God, I needed him.  His touch and our connection light me on fire and warm me through and through.  No matter if it is a full blown scene or simply perfunctory before bed vanilla sex, I need him and it sates my ache.  

So, hopefully this fills my quota for last night’s talk and I will talk to you again tonight.  Love and hugs.  No matter if you are pleased with the election or think the cart is now off the rails, the kinky world will go on.  

Big fluffy booby hugs my people. 😘

I Want

Sooo tired today.  It was the time change yesterday but that probably had nothing to do with why I’m tired. I worked off and on yesterday organizing things, separating what should get packed etc. 

I had a big argument the day before with my Ex about stupid stuff so I couldn’t really focus in a direct way on what I needed to do. I worked then vegged then worked some more.

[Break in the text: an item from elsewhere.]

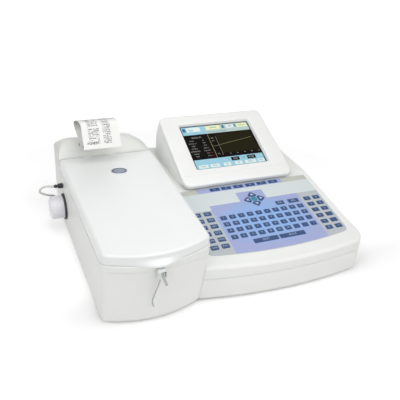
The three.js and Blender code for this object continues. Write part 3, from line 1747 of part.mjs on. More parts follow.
// Mains inlet: flanged socket with three blades standing in its recess
function mainsInlet() {
  const flange = prism(
    rounded(
      rectangle(
        inletX - inletWidth / 2,
        inletX + inletWidth / 2,
        panelMiddleZ - inletHeight / 2,
        panelMiddleZ + inletHeight / 2,
        inletHeight / 8,
      ),
      2,
    ),
    panelY + seatGap,
    panelY + panelThickness,
    "y",
  );
  const body = prism(
    rounded(
      rectangle(
        inletX - inletWidth * 0.44,
        inletX + inletWidth * 0.44,
        panelMiddleZ - inletHeight * 0.43,
        panelMiddleZ + inletHeight * 0.43,
        inletHeight / 10,
      ),
      2,
    ),
    panelY - inletDepth,
    panelY + panelThickness,
    "y",
  );
  const recess = prism(
    rounded(
      [
        [inletX - inletWidth * 0.39, panelMiddleZ - inletHeight * 0.35],
        [inletX + inletWidth * 0.39, panelMiddleZ - inletHeight * 0.35],
        [inletX + inletWidth * 0.39, panelMiddleZ + inletHeight * 0.12],
        [inletX + inletWidth * 0.23, panelMiddleZ + inletHeight * 0.35],
        [inletX - inletWidth * 0.23, panelMiddleZ + inletHeight * 0.35],
        [inletX - inletWidth * 0.39, panelMiddleZ + inletHeight * 0.12],
      ],
      1,
    ),
    panelY + panelThickness - inletRecess,
    panelY + overrun * 2,
    "y",
  );
  const blade = (dx, dz) =>
    block(
      inletX + dx - inletWidth / 30,
      inletX + dx + inletWidth / 30,
      panelY + panelThickness - inletRecess - seatGap,
      panelY,
      panelMiddleZ + dz - inletHeight / 12,
      panelMiddleZ + dz + inletHeight / 12,
    );
  return join(
    cut(join(flange, body), recess),
    blade(0, inletHeight * 0.14),
    blade(-inletWidth * 0.22, -inletHeight * 0.14),
    blade(inletWidth * 0.22, -inletHeight * 0.14),
  );
}

const rockerAxisY = panelY + panelThickness - switchDepth * 0.25;

// Power switch frame round the rocker
function switchFrame() {
  const half = switchWidth / 2;
  const tall = switchHeight / 2;
  const flange = block(switchX - half, switchX + half, panelY + seatGap, panelY + panelThickness, panelMiddleZ - tall, panelMiddleZ + tall);
  const body = block(
    switchX - half * 0.83,
    switchX + half * 0.83,
    panelY - switchDepth,
    panelY + panelThickness,
    panelMiddleZ - tall * 0.88,
    panelMiddleZ + tall * 0.88,
  );
  const hollow = block(
    switchX - half * 0.66,
    switchX + half * 0.66,
    panelY - switchDepth * 0.8,
    panelY + overrun,
    panelMiddleZ - tall * 0.74,
    panelMiddleZ + tall * 0.74,
  );
  const pivot = rod(
    "x",
    [switchX - half * 0.75, rockerAxisY, panelMiddleZ],
    switchWidth / 14,
    switchWidth * 0.75,
    smallSides,
  );
  return join(cut(join(flange, body), hollow), pivot);
}

// Power rocker, pressed in at its lower half
function powerRocker() {
  const half = (switchWidth / 2) * 0.6;
  const tall = (switchHeight / 2) * 0.66;
  const face = switchDepth * 0.4;
  const rocker = prism(
    rounded(
      [
        [-face * 0.5, -tall * 0.5],
        [face * 0.75, -tall],
        [face * 0.55, 0],
        [face * 0.75, tall],
        [-face * 0.5, tall * 0.5],
      ],
      2,
    ),
    -half,
    half,
    "x",
  );
  const bore = rod("x", [-half - overrun, 0, 0], switchWidth / 14 + seatGap, half * 2 + overrun * 2, smallSides);
  const geometry = geometryOf(cut(rocker, bore));
  geometry.rotateX(THREE.MathUtils.degToRad(rockerSwing));
  geometry.translate(switchX, rockerAxisY, panelMiddleZ);
  return solidOf(geometry);
}

// Nine-way data socket: flange, D-shaped shell and its insulator
function serialSocket(x) {
  const flange = prism(
    rounded(
      rectangle(
        x - serialWidth / 2,
        x + serialWidth / 2,
        panelMiddleZ - serialHeight / 2,
        panelMiddleZ + serialHeight / 2,
        serialHeight / 8,
      ),
      1,
    ),
    panelY + seatGap,
    panelY + seatGap + panelThickness / 2,
    "y",
  );
  const shell = (grow) =>
    rounded(
      [
        [x - (serialShellWidth / 2) * 0.88 - grow, panelMiddleZ - serialShellHeight / 2 - grow, serialHeight / 8],
        [x + (serialShellWidth / 2) * 0.88 + grow, panelMiddleZ - serialShellHeight / 2 - grow, serialHeight / 8],
        [x + serialShellWidth / 2 + grow, panelMiddleZ + serialShellHeight / 2 + grow, serialHeight / 8],
        [x - serialShellWidth / 2 - grow, panelMiddleZ + serialShellHeight / 2 + grow, serialHeight / 8],
      ],
      2,
    );
  const wall = panelThickness / 4;
  return join(
    cut(
      join(flange, prism(shell(-seatGap), panelY - serialReach, panelY + serialReach, "y")),
      prism(shell(-seatGap - wall), panelY + seatGap, panelY + serialReach + overrun, "y"),
    ),
    block(
      x - serialShellWidth * 0.36,
      x + serialShellWidth * 0.36,
      panelY,
      panelY + serialReach * 0.8,
      panelMiddleZ - serialShellHeight * 0.26,
      panelMiddleZ + serialShellHeight * 0.26,
    ),
  );
}

const fanY = towerBackY - towerWall - seatGap - fanDepth;

// Fan frame: square frame with a round duct and a spoked hub plate
function fanFrame() {
  const half = fanSide / 2;
  const frame = prism(
    rounded(rectangle(fanX - half, fanX + half, fanZ - half, fanZ + half, half / 8), 2),
    fanY,
    fanY + fanDepth,
    "y",
  );
  const duct = rod("y", [fanX, fanY - overrun, fanZ], fanBore, fanDepth + overrun * 2);
  const hub = rod("y", [fanX, fanY, fanZ], fanHubRadius * 0.9, panelThickness);
  const spokes = [0, 1, 2, 3].map((i) => {
    const geometry = new THREE.BoxGeometry(fanBore + half / 8, panelThickness, panelThickness);
    geometry.translate((fanBore + half / 8) / 2, panelThickness / 2, 0);
    geometry.rotateY((Math.PI / 2) * i + Math.PI / 4);
    geometry.translate(fanX, fanY, fanZ);
    return solidOf(geometry);
  });
  const corners = [-1, 1].flatMap((a) =>
    [-1, 1].map((b) =>
      rod(
        "y",
        [fanX + a * (half - half / 7), fanY - overrun, fanZ + b * (half - half / 7)],
        half / 20,
        fanDepth + overrun * 2,
        8,
      ),
    ),
  );
  return cut(join(cut(frame, duct), hub, ...spokes), ...corners);
}

// Fan rotor: hub and pitched blades
function fanRotor() {
  const start = fanY + panelThickness + runningGap;
  const depth = fanDepth - panelThickness - runningGap * 2;
  const hub = rod("y", [fanX, start, fanZ], fanHubRadius, depth);
  const blades = [];
  for (let i = 0; i < fanBladeCount; i += 1) {
    const geometry = new THREE.BoxGeometry(fanBore - fanHubRadius - runningGap, panelThickness / 2, depth * 1.15);
    geometry.rotateX(Math.PI / 3);
    geometry.translate((fanBore + fanHubRadius) / 2 - runningGap * 2, 0, 0);
    geometry.rotateY((2 * Math.PI * i) / fanBladeCount);
    geometry.translate(fanX, start + depth / 2, fanZ);
    blades.push(solidOf(geometry));
  }
  const duct = rod("y", [fanX, start, fanZ], fanBore - runningGap * 1.5, depth);
  return join(hub, common(join(...blades), duct));
}

// Fan guard outside the rear wall: rings on a cross, with four screw eyes
function fanGuard() {
  const y = towerBackY + seatGap;
  const ring = (radius) =>
    cut(
      rod("y", [fanX, y, fanZ], radius + guardWire / 2, guardWire),
      rod("y", [fanX, y - overrun, fanZ], radius - guardWire / 2, overrun * 3),
    );
  const rings = [0.35, 0.68, 1].map((share) => ring(fanBore * share));
  const arms = [1, 3].map((i) => {
    const geometry = new THREE.BoxGeometry(fanSide * 1.16, guardWire, guardWire * 1.2);
    geometry.translate(0, guardWire / 2, 0);
    geometry.rotateY((Math.PI / 4) * i);
    geometry.translate(fanX, y, fanZ);
    return solidOf(geometry);
  });
  return join(...rings, ...arms);
}

// Main board on its standoffs
function mainBoard() {
  const board = block(boardLeft, boardRight, boardFront, boardBack, boardZ, boardZ + boardThickness);
  const chips = [
    [0.2, 0.25, 0.3, 0.16, 1.6],
    [0.6, 0.2, 0.25, 0.12, 1.4],
    [0.3, 0.6, 0.35, 0.1, 4],
    [0.72, 0.55, 0.16, 0.3, 3],
  ].map(([u, v, width, length, rise]) =>
    block(
      boardLeft + (boardRight - boardLeft) * u,
      boardLeft + (boardRight - boardLeft) * (u + width),
      boardFront + (boardBack - boardFront) * v,
      boardFront + (boardBack - boardFront) * (v + length),
      boardZ + boardThickness / 2,
      boardZ + boardThickness * (1 + rise),
    ),
  );
  const holes = boardScrews.map(([x, y]) =>
    rod("z", [x, y, boardZ - overrun], standoffRadius / 2, overrun * 3, smallSides),
  );
  return cut(join(board, ...chips), ...holes);
}

// Power supply: a vented metal case on standoffs
function powerSupply() {
  const wall = boardThickness;
  const outer = block(supplyLeft, supplyRight, supplyFront, supplyBack, boardZ, boardZ + supplyHeight);
  const inner = block(
    supplyLeft + wall,
    supplyRight - wall,
    supplyFront + wall,
    supplyBack - wall,
    boardZ + wall,
    boardZ + supplyHeight - wall,
  );
  const slots = [];
  for (let i = 0; i < 8; i += 1) {
    const x = supplyLeft + ((supplyRight - supplyLeft) * (i + 1)) / 9;
    slots.push(block(x, x + wall * 1.6, supplyFront - overrun, supplyBack + overrun, boardZ + wall * 4, boardZ + supplyHeight - wall * 4));
  }
  return cut(outer, inner, ...slots);
}

// Rubber foot: a tapered pad with a stem pressed up into the floor
function foot([x, y]) {
  return turned("z", [x, y, -footHeight], [
    [0, 0],
    [footRadius * 0.85, 0],
    [footRadius, footHeight / 3],
    [footRadius, footHeight - seatGap],
    [footStemRadius, footHeight - seatGap],
    [footStemRadius, footHeight + footStemLength],
    [0, footHeight + footStemLength],
  ], smallSides);
}

add("tower_housing", towerHousing(), finishes.housing);
add("inner_deck", innerDeck(), finishes.deck);
add("lid", lid(), finishes.lid);
add("lid_badge", lidBadge(), finishes.badge);
add("lid_hinge_pin_left", hingePin(lugPlaces[0]), finishes.steel);
add("lid_hinge_pin_right", hingePin(lugPlaces[1]), finishes.steel);
add("optics_base", opticsBase(), finishes.metal);
add("filter_wheel", filterWheel(), finishes.dark);
add("filter_motor", filterMotor(), finishes.metal);
add("flow_cell_block", flowCellBlock(), finishes.metal);
add("flow_cell", flowCell(), finishes.glass);
add("detector_housing", detector(), finishes.dark);
add("lens_barrel", lensBarrel(), finishes.dark);
add("lamp_housing", lampHousing(), finishes.metal);
add("halogen_lamp", halogenLamp(), finishes.glass);
add("printer_housing", printerHousing(), finishes.housing);
add("roll_cover", rollCover(), finishes.housing);
add("roll_cradle", rollCradle(), finishes.deck);
add("paper_roll", paperRoll(), finishes.paper);
add("paper_spindle", paperSpindle(), finishes.deck);
add("platen_roller", platenRoller(), finishes.rubber);
add("print_head", printHead(), finishes.metal);
add("paper_strip", paperStrip(), finishes.paper);
add("pump_ring", pumpRing(), finishes.dark);
add("pump_motor", pumpMotor(), finishes.metal);
add("pump_rotor", pumpRotor(), finishes.deck);
rollerPlaces.forEach((place, i) => add(`pump_roller_${i + 1}`, pumpRoller(place), finishes.steel));
add("pump_cover", pumpCover(), finishes.clear);
add("pump_tube", pumpTube(), finishes.tubing);
add("side_fitting", sideFitting(), finishes.dark);
add("sipper_holder", sipperHolder(), finishes.housing);
add("sipper_paddle", sipperPaddle(), finishes.deck);
add("sipper_paddle_pin", paddlePin(), finishes.steel);
add("sipper_tube", sipperTube(), finishes.tubing);
add("console_base", consoleBase(), finishes.housing);
add("console_top", consoleTop(), finishes.housing);
add("keypad_overlay", keypadOverlay(), finishes.keypad);
add("display_bezel", displayBezel(), finishes.bezel);
add("screen_panel", screenPanel(), finishes.screen);
add("display_hood", displayHood(), finishes.housing);
add("rear_panel", rearPanel(), finishes.metal);
add("mains_inlet", mainsInlet(), finishes.dark);
add("power_switch_frame", switchFrame(), finishes.dark);
add("power_rocker", powerRocker(), finishes.dark);
add("serial_socket_left", serialSocket(serialX), finishes.metal);
add("serial_socket_right", serialSocket(serialTwoX), finishes.metal);
add("fan_frame", fanFrame(), finishes.dark);
add("fan_rotor", fanRotor(), finishes.dark);
add("fan_guard", fanGuard(), finishes.steel);
add("main_board", mainBoard(), finishes.board);
add("power_supply", powerSupply(), finishes.metal);
footPlaces.forEach((place, i) => add(`foot_${i + 1}`, foot(place), finishes.rubber));

// The part's own frame: its origin is the middle of its base
const bounds = new THREE.Box3().setFromObject(group);
const middle = bounds.getCenter(new THREE.Vector3());
group.position.set(-middle.x, -middle.y, -bounds.min.z);

export default group;
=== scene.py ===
"""Dressed model of a bench biochemistry analyzer: optics tower, printer, pump, sipper, keypad and display.

Lengths in this file are millimetres of the part's own drawing: x from the tower's left wall, y from the
console's front edge, z from the underside of the housings. place() turns them into the frame's metres.
"""

from __future__ import annotations

import logging
import math
from dataclasses import dataclass
from enum import Enum
from typing import Callable, Iterable, NamedTuple, Sequence

import bmesh
import bpy
import numpy as np
from mathutils import Matrix, Vector
from mathutils.geometry import delaunay_2d_cdt


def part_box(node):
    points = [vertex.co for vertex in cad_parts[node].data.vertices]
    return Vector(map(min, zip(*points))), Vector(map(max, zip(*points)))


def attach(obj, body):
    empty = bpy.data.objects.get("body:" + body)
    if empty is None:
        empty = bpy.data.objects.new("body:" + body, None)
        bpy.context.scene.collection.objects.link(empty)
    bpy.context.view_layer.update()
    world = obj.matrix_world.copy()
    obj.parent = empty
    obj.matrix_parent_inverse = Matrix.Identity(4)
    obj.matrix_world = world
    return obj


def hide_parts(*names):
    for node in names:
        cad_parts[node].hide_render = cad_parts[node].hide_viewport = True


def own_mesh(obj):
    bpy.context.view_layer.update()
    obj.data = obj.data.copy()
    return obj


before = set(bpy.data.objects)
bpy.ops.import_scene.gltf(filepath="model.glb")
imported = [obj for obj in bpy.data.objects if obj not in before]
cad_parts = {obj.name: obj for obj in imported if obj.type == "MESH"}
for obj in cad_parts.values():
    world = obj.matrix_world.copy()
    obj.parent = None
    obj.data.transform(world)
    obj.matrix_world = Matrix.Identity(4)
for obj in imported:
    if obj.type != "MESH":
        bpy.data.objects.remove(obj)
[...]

Tonight I am going to masturbate and go to sleep, done deal.  I want Daddy in the worst way right now. I want him here, I want his big cock in me, I want his hand on my throat.  I want to feel his dominance and his body on mine.  

Yes, please.  That’s what I want.  I want the fire and the heat.  

Beginning

My goal for today is to post each day.  Even if it’s just a few words.

Seasoned writers say, just get it on the page.  It may not be pretty or polished but that’s not the point.  The point is to be consistent. That is my lesson here.  Consistent dedication to my goals is my challenge.  So, this is today’s beginning. 

Writing a blog about a Dominant submissive relationship when it is going to become a long distance relationship is going to stretch my skills…as well as stretching my emotions and everything else that goes along with this. 

As long as I keep writing, I can get through this.  We can get through this.  I will continue to be as open as possible.  Writing will help us stay connected, stay bonded.  I will do whatever it takes to keep us together.  This is the beginning.